Беренис вскоре заметила, что Стэйн гордится этим диким краем не меньше, чем своими владениями в нем. Именно здесь он чувствовал себя настоящим лордом – всеми признанным и почитаемым. Возможно, когда он совсем остепенится, думала Беренис, его потянет в родное гнездо и он решит навсегда осесть здесь. Ее, однако, такая перспектива не соблазняла. Уж слишком здесь голо и дико, хоть Беренис и восхищалась этой первобытной красотой. Трэгесол-холл – длинное, серое, мрачное здание – спасала в глазах Беренис лишь пышность внутреннего убранства: пестрые занавеси и ковры, старинная французская мебель, картины старых французских и английских мастеров, вполне современное электрическое освещение, водопровод и канализация. Больше всего поразила Беренис библиотека, она оглядывала ее с чувством благоговения: графы Стэйны собирали книги из поколения в поколение свыше полутора веков, и теперь это было настоящее сокровище.

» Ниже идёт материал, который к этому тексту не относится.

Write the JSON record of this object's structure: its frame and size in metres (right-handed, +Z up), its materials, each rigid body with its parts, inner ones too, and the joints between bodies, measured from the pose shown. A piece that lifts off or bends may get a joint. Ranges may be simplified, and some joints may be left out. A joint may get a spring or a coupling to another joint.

На протяжении своего пребывания в Трэгесоле – а они катались на яхте, купались, устраивали пикники на берегу моря, среди скал, – Беренис все больше удивлялась грубоватой простоте жизненного уклада Стэйна, который так не вязался с его любовью к роскоши и удобствам. Он был ловок и силен – с легкостью мог подтянуться на руках шесть раз кряду, ухватившись за сук какого-нибудь дерева. Он оказался и отличным пловцом: даже когда по морю ходили высокие волны, Стэйн отваживался заплывать так далеко, что Беренис могла лишь со страхом и изумлением следить за ним глазами. Он без конца допытывался, как она относится ко всему, что ему нравится, и очень радовался, если их мнения совпадали. И то и дело предлагал всякие новые совместные развлечения на будущее.